Moreover, growlers were made considerably less useful in some states by the requirement that breweries could only legally fill their own growlers, with their own branding. This effectively meant that every single brewery filling growlers needed their own supply of logo glass growlers, and that the customer needed to remember to bring THAT exact growler with them to be filled up, rather than a bottle with a different logo on it. Is it any wonder that consumers would eventually decide this was more trouble than it was worth?

In breweries, the growler rapidly began to fall out of favor, especially after the introduction and rapid adoption of the 32 oz “crowler” can. For consumers, the crowler filled much the same function as a glass growler, but with a few key benefits—they’re more portable, lighter, more durable, and even do a better job of protecting the freshness of the beer. Crowlers were likewise better able to protect beer from oxidation, and their smaller size (and thus cost) made them a low-risk way to bring home a new type of beer. Today, small breweries without access to full canning or bottling lines often make use of crowlers to fill the function that growlers once did, allowing taproom visitors to take at least one format of beer home with them.

The last holdout for the traditional glass growler, meanwhile, is likely the old school “growler shop,” that genre of beer business that proliferated in the 2000s and 2010s, wherein one can visit and choose to fill your 32 or 64 oz glass growler with a wide variety of commercial beer from many breweries. If you’re a beer industry observer, though, you likely know that these businesses are nowhere near as common as they once were, and many growler shops have slowly but surely pivoted to packaged beer sales and over-the-counter draft beer sales, with the actual glass growlers as something of an afterthought in the 2020s. That is, if they haven’t switched to crowlers as well.

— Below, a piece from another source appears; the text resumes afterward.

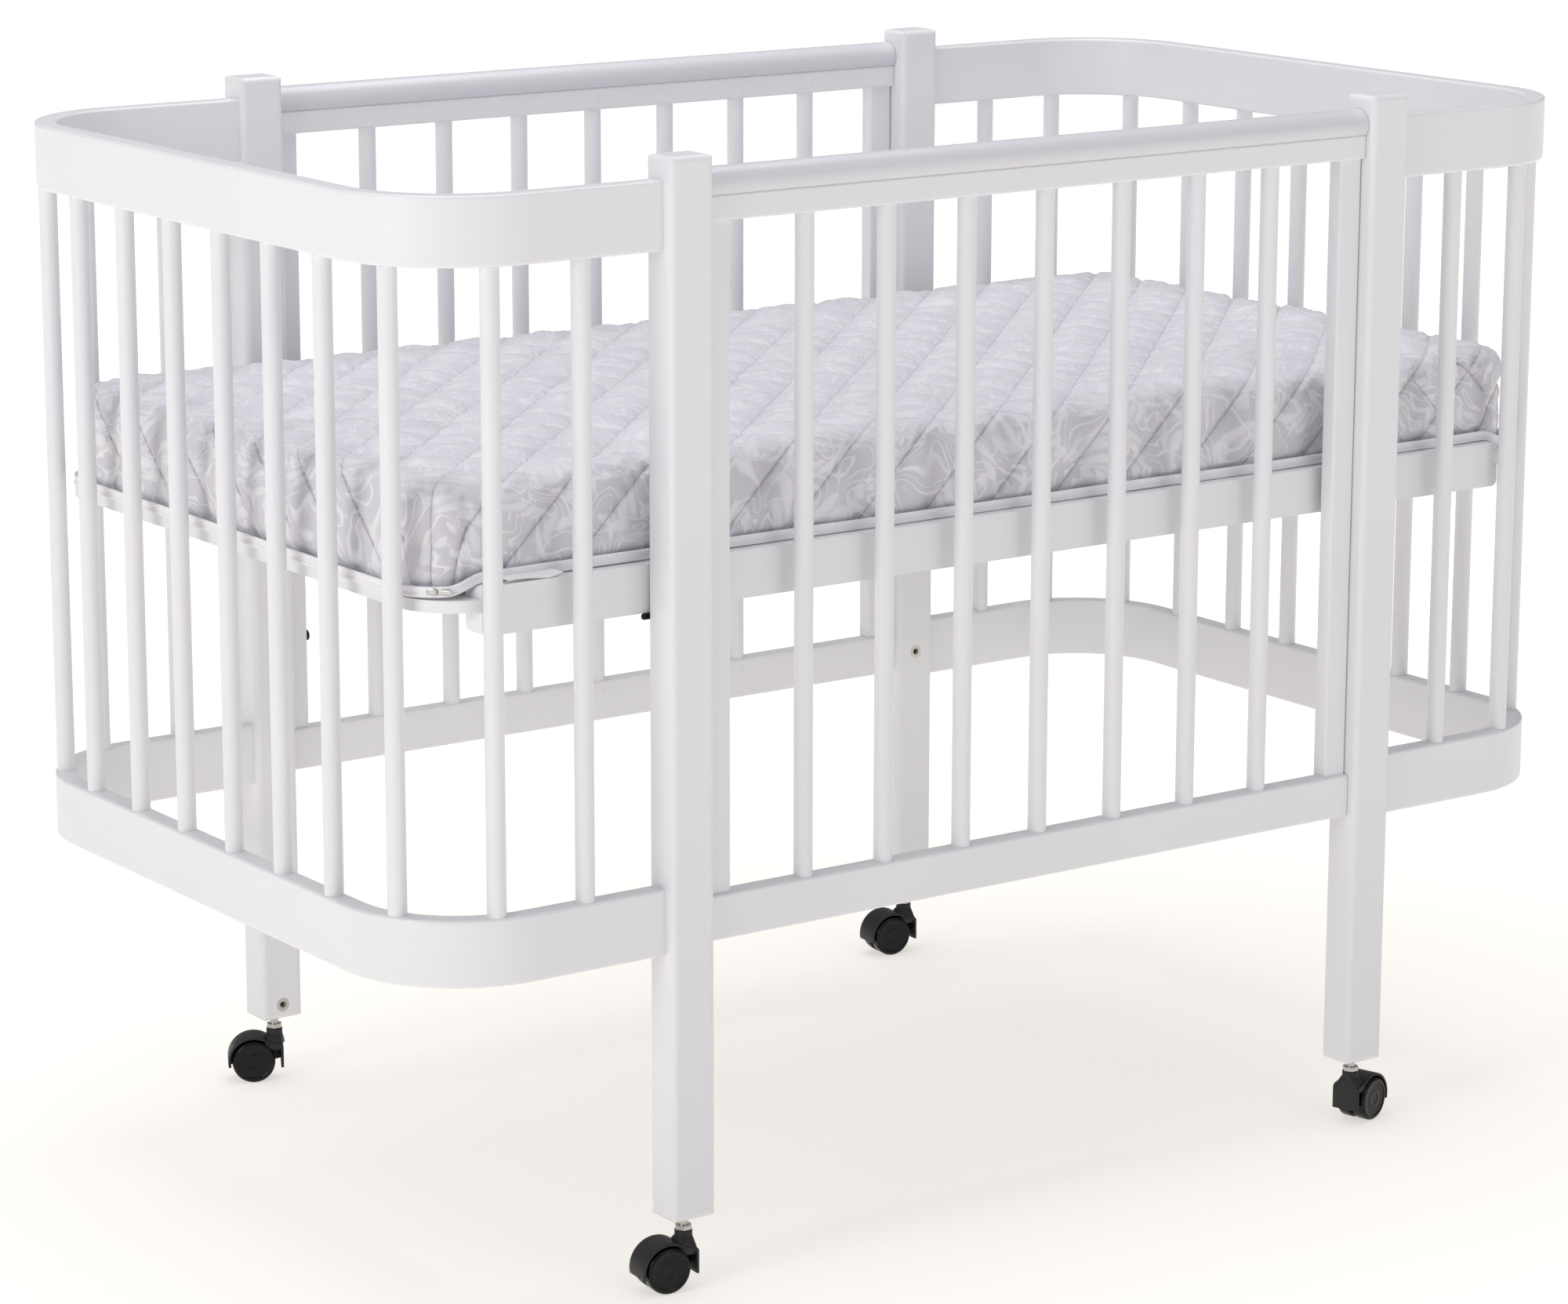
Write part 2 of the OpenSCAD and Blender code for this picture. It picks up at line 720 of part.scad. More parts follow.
// Wheel: a tread with a rounded outer edge, a shallow ring in its face and a blind bore
module caster_wheel(sx, sy, s) {
    r = wheel_d / 2;
    edge = 3;
    ring_in = r - 7;
    ring_out = r - 4;
    ring_deep = 0.8;
    color(black_plastic) to_caster(sx, sy) to_side_y(s) translate([trail, wheel_in_y, wheel_z])
        rotate([-90, 0, 0]) difference() {
            rotate_extrude($fn = 2 * curve_fn) {
                square([r - edge, wheel_w]);
                square([r, wheel_w - edge]);
                translate([r - edge, wheel_w - edge]) intersection() {
                    circle(r = edge, $fn = curve_fn);
                    square(edge);
                }
            }
            translate([0, 0, wheel_w - ring_deep]) difference() {
                cylinder(r = ring_out, h = ring_deep + cut, $fn = 2 * curve_fn);
                translate([0, 0, -cut]) cylinder(r = ring_in, h = ring_deep + 3 * cut, $fn = 2 * curve_fn);
            }
            translate([0, 0, -cut])
                cylinder(d = axle_d + 2 * fine, h = axle_half - wheel_in_y + clear + cut, $fn = curve_fn);
        }
}

// ---------- mattress ----------

// Upper part of the quilted cover, open below
module mattress_cover() {
    inner_r = mattress_r - zip_t - cover_t;
    color(cover_grey) difference() {
        translate([0, 0, mattress_z]) intersection() {
            translate([0, 0, -mattress_t])
                rounded_block([cover_len, cover_w, 2 * mattress_t], mattress_edge, mattress_r - zip_t);
            translate([-cover_len, -cover_w, cover_t]) cube([2 * cover_len, 2 * cover_w, 2 * mattress_t]);
        }
        translate([0, 0, mattress_z - cut])
            linear_extrude(mattress_t - cover_t + cut)
                rounded_rect(cover_len - 2 * cover_t, cover_w - 2 * cover_t, inner_r);
    }
}

module mattress_cover_base() {
    color(cover_grey) translate([0, 0, mattress_z])
        linear_extrude(cover_t) rounded_rect(cover_len, cover_w, mattress_r - zip_t);
}

module mattress_core() {
    inset = 2 * (cover_t + core_gap);
    color(foam) translate([0, 0, mattress_z + cover_t + core_gap])
        linear_extrude(mattress_t - inset)
            rounded_rect(cover_len - inset, cover_w - inset, mattress_r - zip_t - cover_t - core_gap);
}

module mattress_zip_band() {
    color(cover_grey) translate([0, 0, mattress_z]) linear_extrude(zip_h) difference() {
        rounded_rect(mattress_len, mattress_w, mattress_r);
        rounded_rect(cover_len, cover_w, mattress_r - zip_t);
    }
}

// Blank fabric tag sewn into the zip band
module mattress_tag() {
    color("white") translate([tag_x - tag_w / 2, -mattress_w / 2 - tag_out, mattress_z + tag_up])
        cube([tag_w, tag_out, tag_t]);
}

// ---------- assembly ----------

post(left, front);  // post_front_left
post(right, front);  // post_front_right
post(left, back);  // post_back_left
post(right, back);  // post_back_right
end_top_rail(left);  // end_top_rail_left
end_top_rail(right);  // end_top_rail_right
end_bottom_rail(left);  // end_bottom_rail_left
end_bottom_rail(right);  // end_bottom_rail_right
end_spindles(left);  // end_spindles_left
end_spindles(right);  // end_spindles_right
side_top_rail(front);  // side_top_rail_front
side_top_rail(back);  // side_top_rail_back
side_rail_cap(front);  // side_rail_cap_front
side_rail_cap(back);  // side_rail_cap_back
side_bottom_rail(front);  // side_bottom_rail_front
side_bottom_rail(back);  // side_bottom_rail_back
side_stile(left, front);  // side_stile_front_left
side_stile(right, front);  // side_stile_front_right
side_stile(left, back);  // side_stile_back_left
side_stile(right, back);  // side_stile_back_right
side_spindles(front);  // side_spindles_front
side_spindles(back);  // side_spindles_back
base_side_rail(front);  // base_side_rail_front
base_side_rail(back);  // base_side_rail_back
base_end_board(left);  // base_end_board_left
base_end_board(right);  // base_end_board_right
base_slats();
base_plates();
base_bolts();
base_inserts();
panel_bolts();
panel_inserts();
rail_dowels();
caster_inserts();
caster_stems();
caster_hood(left, front);  // caster_hood_front_left
caster_hood(right, front);  // caster_hood_front_right
caster_hood(left, back);  // caster_hood_back_left
caster_hood(right, back);  // caster_hood_back_right
caster_axle(left, front);  // caster_axle_front_left
caster_axle(right, front);  // caster_axle_front_right
caster_axle(left, back);  // caster_axle_back_left
caster_axle(right, back);  // caster_axle_back_right
caster_wheel(left, front, 1);  // caster_wheel_front_left_a
caster_wheel(left, front, -1);  // caster_wheel_front_left_b
caster_wheel(right, front, 1);  // caster_wheel_front_right_a
caster_wheel(right, front, -1);  // caster_wheel_front_right_b
caster_wheel(left, back, 1);  // caster_wheel_back_left_a
caster_wheel(left, back, -1);  // caster_wheel_back_left_b
caster_wheel(right, back, 1);  // caster_wheel_back_right_a
caster_wheel(right, back, -1);  // caster_wheel_back_right_b
mattress_cover();
mattress_cover_base();
mattress_core();
mattress_zip_band();
mattress_tag();
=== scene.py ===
"""Looks of the baby crib: a lacquered beech frame, capped side rails, a quilted mattress and casters."""

import json
import math

import bmesh
import bpy
import numpy as np
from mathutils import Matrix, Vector


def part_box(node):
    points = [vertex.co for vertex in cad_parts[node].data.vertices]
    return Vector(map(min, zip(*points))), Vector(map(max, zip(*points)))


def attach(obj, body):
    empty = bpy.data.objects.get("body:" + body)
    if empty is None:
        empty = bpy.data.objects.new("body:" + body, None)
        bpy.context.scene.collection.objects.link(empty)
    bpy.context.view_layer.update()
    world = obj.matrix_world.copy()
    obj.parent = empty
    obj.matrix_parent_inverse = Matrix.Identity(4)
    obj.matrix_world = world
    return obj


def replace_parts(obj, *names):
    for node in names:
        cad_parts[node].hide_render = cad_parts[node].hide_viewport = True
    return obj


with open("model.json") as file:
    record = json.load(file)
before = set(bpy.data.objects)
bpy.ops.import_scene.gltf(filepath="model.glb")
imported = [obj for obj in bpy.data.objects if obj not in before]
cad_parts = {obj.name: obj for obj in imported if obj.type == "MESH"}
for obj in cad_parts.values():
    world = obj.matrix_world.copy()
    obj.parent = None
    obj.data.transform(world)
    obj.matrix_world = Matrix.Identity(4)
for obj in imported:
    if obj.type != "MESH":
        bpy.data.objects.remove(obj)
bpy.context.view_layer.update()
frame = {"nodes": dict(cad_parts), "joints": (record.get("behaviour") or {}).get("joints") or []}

MM = 0.001
GLOW_NEAR = 0.57         # strength of the floor's glow under the crib, kept low there as painted shade
GLOW_FAR = 0.95          # and a few metres out
FLOOR_REACH = 45.0       # from the middle of the floor to its edge, in metres
SKY_COLOUR = "#F7F6FF"
SKY_STRENGTH = 0.34
KEY_WATTS, TOP_WATTS, FILL_WATTS = 46, 62, 20
SENSOR_WIDTH, LENS = 36, 111.7    # in millimetres
CAMERA_PLACE = (-2.5188, -3.4965, 1.4212)
CAMERA_YAW, CAMERA_PITCH, CAMERA_ROLL = 35.5, 13.0, 0.1    # in degrees
CAMERA_SIGHT = 120       # how far the camera sees, in metres
FULL_TURN = 6.283        # one turn in radians, for patterns
CORNERS = ("front_left", "front_right", "back_left", "back_right")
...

In the end, it’s a little discouraging to think of all the labor, of all the fighting, that so many state brewers guilds likely put into lobbying for growlers in the 1990s, 2000s and 2010s, only to then see them fade away, but at the same time I think it’s safe to say that as a vessel the big glass bottles served their purpose, in their time. They were conversation pieces of their era, helping to convert untold numbers of drinkers to an appreciation of craft beer styles, shared with friends and family. They may currently reside in closets, or landfills, or have been recycled and remade into modern beer bottles, but they did help shape the modern craft beer world. It’s hard to imagine they’d ever be popular again, but some of us still find it hard to let them go. Maybe one last fill, for old time’s sake?